> [Data block]:
----

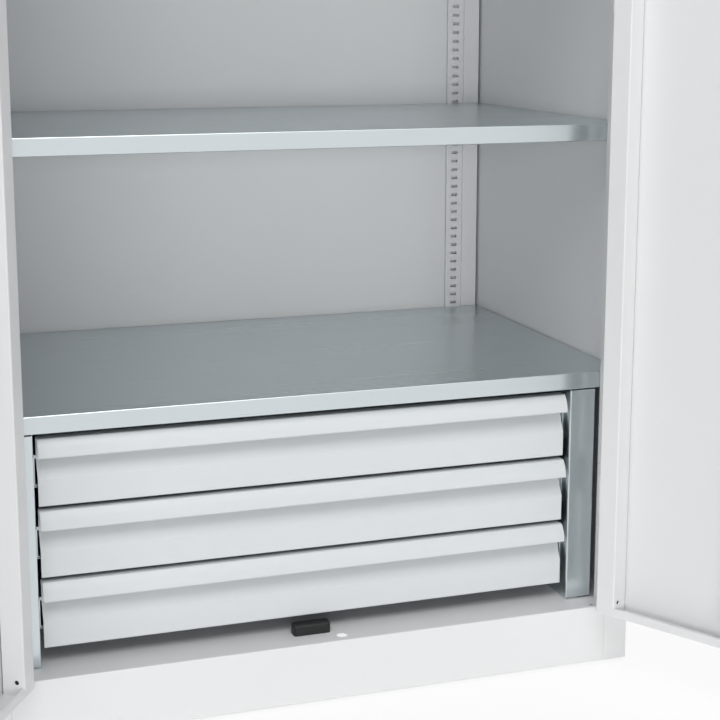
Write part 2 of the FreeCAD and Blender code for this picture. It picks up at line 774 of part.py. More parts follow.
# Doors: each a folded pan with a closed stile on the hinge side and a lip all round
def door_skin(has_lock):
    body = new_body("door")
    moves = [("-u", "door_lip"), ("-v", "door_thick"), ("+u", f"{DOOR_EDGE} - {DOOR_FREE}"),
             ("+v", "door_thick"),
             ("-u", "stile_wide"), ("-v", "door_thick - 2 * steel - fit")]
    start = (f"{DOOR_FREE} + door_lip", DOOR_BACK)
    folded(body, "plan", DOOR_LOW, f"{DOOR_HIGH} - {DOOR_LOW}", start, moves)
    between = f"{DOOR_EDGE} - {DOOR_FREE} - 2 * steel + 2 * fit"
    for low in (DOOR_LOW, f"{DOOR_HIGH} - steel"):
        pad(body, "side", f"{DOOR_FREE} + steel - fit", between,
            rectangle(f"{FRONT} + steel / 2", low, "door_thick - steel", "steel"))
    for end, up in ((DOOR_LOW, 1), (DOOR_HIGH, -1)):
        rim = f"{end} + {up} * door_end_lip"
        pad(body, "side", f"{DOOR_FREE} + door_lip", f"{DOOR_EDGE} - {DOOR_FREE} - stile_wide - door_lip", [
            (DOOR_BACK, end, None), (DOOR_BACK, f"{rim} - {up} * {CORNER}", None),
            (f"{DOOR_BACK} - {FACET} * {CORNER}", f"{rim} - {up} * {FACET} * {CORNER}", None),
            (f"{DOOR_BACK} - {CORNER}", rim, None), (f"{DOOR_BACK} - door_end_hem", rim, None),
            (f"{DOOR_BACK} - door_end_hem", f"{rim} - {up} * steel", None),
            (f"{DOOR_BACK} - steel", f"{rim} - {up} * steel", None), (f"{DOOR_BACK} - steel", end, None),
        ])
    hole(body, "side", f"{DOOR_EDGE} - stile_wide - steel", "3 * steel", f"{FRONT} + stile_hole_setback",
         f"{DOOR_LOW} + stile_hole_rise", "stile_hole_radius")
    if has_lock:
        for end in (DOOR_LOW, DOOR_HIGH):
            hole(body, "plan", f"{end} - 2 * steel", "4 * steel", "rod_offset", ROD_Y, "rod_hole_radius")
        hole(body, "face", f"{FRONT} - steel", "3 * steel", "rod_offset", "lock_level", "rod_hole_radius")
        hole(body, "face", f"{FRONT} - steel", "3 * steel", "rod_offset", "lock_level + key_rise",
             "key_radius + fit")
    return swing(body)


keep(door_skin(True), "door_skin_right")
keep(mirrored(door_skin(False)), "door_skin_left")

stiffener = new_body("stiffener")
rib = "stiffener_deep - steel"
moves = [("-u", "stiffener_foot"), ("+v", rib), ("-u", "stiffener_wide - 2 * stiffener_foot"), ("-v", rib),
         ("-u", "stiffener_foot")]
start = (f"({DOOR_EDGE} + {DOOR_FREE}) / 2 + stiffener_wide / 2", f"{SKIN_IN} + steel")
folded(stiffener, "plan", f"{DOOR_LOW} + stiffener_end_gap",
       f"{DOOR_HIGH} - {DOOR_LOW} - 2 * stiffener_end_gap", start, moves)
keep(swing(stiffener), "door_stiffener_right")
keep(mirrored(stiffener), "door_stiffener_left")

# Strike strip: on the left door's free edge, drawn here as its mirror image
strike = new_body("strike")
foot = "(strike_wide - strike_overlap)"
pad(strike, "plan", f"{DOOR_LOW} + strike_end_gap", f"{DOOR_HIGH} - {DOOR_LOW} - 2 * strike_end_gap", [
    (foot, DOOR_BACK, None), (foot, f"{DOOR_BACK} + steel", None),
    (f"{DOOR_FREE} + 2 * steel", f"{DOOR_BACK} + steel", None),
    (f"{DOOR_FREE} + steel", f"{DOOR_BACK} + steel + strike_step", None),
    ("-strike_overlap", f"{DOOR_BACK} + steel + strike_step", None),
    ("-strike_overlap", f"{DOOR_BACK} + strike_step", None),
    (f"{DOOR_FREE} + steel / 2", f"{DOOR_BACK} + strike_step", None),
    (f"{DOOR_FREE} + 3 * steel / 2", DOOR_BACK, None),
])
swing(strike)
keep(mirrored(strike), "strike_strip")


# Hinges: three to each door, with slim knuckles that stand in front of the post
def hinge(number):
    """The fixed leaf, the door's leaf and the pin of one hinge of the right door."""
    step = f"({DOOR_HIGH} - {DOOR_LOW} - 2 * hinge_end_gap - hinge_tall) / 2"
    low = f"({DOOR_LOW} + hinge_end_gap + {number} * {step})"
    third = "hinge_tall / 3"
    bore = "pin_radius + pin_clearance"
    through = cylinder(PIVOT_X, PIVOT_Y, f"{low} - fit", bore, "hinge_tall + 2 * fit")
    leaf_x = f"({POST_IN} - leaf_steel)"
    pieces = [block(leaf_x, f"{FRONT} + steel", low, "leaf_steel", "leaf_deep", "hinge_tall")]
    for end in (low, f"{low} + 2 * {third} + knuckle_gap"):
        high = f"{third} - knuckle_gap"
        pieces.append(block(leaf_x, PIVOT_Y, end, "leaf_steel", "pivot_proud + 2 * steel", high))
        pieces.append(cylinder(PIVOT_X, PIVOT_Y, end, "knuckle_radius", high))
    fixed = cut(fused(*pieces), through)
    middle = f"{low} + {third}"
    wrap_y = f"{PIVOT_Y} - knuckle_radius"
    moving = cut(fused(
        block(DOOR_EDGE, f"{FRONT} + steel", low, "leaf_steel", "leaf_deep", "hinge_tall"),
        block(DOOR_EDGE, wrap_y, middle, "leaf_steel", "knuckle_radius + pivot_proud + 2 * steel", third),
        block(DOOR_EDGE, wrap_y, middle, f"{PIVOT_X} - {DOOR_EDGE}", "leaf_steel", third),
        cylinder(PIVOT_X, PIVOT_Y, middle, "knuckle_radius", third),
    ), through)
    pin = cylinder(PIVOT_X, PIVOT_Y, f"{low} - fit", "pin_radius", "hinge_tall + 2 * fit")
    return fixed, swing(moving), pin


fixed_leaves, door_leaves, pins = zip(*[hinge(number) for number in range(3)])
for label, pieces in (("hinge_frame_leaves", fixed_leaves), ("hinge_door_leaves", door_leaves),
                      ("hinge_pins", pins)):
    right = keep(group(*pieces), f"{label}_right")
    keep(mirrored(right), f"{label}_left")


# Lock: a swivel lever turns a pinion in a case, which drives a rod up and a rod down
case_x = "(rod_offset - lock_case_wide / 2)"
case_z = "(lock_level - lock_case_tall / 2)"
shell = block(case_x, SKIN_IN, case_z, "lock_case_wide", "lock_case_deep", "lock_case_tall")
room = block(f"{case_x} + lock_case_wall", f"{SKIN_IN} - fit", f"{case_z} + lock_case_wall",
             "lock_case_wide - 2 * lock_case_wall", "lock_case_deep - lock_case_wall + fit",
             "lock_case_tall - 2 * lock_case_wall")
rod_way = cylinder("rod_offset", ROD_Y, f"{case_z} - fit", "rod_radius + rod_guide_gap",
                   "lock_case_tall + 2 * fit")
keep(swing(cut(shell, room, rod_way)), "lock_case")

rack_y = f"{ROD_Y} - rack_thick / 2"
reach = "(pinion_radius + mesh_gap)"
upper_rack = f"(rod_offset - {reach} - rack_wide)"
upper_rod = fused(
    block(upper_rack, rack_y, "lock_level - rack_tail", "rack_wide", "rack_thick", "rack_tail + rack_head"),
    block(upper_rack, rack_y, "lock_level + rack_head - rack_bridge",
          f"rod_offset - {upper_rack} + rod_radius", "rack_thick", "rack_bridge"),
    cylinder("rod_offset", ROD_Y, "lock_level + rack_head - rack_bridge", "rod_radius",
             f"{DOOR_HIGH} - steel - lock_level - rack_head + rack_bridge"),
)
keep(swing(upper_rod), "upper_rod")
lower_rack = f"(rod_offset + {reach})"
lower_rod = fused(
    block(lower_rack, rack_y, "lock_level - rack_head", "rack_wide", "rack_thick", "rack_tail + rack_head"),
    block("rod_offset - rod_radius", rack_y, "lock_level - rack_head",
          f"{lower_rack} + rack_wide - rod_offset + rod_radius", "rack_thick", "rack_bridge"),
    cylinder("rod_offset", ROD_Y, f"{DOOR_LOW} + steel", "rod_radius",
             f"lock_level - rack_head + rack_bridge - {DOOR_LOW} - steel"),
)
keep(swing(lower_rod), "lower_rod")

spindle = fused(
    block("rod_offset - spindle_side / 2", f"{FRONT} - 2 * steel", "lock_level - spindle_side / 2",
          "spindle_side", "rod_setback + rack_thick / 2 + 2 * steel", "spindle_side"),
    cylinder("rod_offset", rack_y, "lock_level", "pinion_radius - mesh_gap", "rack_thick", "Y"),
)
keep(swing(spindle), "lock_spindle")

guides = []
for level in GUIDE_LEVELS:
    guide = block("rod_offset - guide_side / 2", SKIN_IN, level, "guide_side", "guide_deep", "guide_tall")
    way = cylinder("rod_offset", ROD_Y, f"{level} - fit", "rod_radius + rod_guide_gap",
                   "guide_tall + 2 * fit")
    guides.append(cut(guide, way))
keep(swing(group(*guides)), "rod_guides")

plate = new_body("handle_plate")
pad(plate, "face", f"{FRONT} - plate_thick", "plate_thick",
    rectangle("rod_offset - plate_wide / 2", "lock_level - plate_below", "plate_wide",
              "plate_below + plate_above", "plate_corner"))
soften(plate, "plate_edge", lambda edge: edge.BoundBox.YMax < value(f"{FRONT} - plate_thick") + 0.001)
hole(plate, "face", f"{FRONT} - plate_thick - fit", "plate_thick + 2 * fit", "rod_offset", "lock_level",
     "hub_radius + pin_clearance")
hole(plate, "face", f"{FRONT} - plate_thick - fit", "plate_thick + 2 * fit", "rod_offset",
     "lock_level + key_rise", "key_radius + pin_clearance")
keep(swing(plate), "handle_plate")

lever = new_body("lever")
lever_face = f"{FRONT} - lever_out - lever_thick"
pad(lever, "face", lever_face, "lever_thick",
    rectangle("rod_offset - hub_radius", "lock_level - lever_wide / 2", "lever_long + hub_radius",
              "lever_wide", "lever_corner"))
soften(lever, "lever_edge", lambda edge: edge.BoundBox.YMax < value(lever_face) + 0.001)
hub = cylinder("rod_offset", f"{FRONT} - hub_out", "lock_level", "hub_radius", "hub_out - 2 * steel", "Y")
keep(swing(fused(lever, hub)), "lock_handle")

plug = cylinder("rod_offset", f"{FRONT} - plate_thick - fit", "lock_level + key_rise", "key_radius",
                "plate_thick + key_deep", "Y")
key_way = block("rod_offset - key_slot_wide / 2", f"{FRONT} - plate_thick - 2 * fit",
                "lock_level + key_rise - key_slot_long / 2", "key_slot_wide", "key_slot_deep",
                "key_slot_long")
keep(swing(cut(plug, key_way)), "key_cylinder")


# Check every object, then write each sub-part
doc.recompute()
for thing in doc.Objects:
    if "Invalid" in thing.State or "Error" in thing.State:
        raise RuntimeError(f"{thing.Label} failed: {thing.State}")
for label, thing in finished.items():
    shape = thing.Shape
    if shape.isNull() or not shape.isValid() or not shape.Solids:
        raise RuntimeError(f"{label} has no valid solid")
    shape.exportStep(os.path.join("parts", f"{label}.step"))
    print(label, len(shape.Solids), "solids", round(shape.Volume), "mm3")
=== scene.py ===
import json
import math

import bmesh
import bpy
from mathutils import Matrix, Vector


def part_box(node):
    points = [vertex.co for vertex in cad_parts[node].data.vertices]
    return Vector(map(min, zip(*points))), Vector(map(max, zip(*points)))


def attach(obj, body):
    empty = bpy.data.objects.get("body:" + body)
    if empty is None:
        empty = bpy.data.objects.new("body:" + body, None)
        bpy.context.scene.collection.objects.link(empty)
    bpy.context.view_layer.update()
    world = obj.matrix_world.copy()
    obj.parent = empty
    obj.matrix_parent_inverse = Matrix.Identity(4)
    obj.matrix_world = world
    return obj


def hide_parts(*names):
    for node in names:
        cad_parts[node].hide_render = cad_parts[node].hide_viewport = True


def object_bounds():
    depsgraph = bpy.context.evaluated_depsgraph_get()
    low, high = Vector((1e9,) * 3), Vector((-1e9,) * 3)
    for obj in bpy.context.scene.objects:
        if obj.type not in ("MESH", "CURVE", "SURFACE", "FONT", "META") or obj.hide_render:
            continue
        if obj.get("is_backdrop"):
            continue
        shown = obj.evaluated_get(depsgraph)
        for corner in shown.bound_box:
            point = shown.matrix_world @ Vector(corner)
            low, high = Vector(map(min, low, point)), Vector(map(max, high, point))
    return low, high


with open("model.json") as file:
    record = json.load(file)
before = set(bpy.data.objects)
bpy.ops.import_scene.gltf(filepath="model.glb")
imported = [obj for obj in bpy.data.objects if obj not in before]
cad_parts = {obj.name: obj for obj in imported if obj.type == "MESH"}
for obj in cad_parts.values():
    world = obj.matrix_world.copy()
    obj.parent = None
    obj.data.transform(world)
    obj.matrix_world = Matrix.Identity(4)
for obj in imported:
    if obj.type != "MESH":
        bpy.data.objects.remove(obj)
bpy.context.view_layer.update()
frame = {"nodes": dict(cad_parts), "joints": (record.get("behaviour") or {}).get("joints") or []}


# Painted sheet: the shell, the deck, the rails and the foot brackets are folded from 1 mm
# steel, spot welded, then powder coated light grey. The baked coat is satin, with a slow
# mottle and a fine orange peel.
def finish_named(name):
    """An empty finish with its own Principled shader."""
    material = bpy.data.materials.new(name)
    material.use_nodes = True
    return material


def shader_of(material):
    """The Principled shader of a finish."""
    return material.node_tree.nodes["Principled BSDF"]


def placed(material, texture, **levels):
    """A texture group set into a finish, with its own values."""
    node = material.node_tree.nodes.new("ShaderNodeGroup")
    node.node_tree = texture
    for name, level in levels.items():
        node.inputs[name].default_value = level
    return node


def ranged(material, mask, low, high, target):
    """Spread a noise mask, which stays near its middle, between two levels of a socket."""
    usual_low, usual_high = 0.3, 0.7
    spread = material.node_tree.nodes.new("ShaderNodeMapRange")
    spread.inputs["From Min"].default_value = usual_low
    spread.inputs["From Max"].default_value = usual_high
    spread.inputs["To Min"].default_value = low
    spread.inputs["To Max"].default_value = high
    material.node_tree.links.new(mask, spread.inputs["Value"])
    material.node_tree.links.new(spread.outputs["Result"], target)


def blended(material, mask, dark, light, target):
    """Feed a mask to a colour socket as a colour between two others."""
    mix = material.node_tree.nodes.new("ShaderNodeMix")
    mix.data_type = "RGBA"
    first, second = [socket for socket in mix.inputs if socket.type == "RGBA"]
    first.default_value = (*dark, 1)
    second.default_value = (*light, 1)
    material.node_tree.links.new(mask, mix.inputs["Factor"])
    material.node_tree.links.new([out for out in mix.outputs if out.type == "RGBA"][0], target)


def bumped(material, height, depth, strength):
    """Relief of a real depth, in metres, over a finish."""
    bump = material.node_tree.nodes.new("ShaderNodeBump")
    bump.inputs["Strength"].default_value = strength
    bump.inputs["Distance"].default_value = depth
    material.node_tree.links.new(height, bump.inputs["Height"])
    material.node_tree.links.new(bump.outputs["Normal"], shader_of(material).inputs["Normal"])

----

> [What you need to do]:
Start at the line with "obj.matrix_world = Matrix.Identity(4)", stop at the line with "return node", and return every line in that stretch exactly, those two included.

> [Exercise output]:
    obj.matrix_world = Matrix.Identity(4)
for obj in imported:
    if obj.type != "MESH":
        bpy.data.objects.remove(obj)
bpy.context.view_layer.update()
frame = {"nodes": dict(cad_parts), "joints": (record.get("behaviour") or {}).get("joints") or []}


# Painted sheet: the shell, the deck, the rails and the foot brackets are folded from 1 mm
# steel, spot welded, then powder coated light grey. The baked coat is satin, with a slow
# mottle and a fine orange peel.
def finish_named(name):
    """An empty finish with its own Principled shader."""
    material = bpy.data.materials.new(name)
    material.use_nodes = True
    return material


def shader_of(material):
    """The Principled shader of a finish."""
    return material.node_tree.nodes["Principled BSDF"]


def placed(material, texture, **levels):
    """A texture group set into a finish, with its own values."""
    node = material.node_tree.nodes.new("ShaderNodeGroup")
    node.node_tree = texture
    for name, level in levels.items():
        node.inputs[name].default_value = level
    return node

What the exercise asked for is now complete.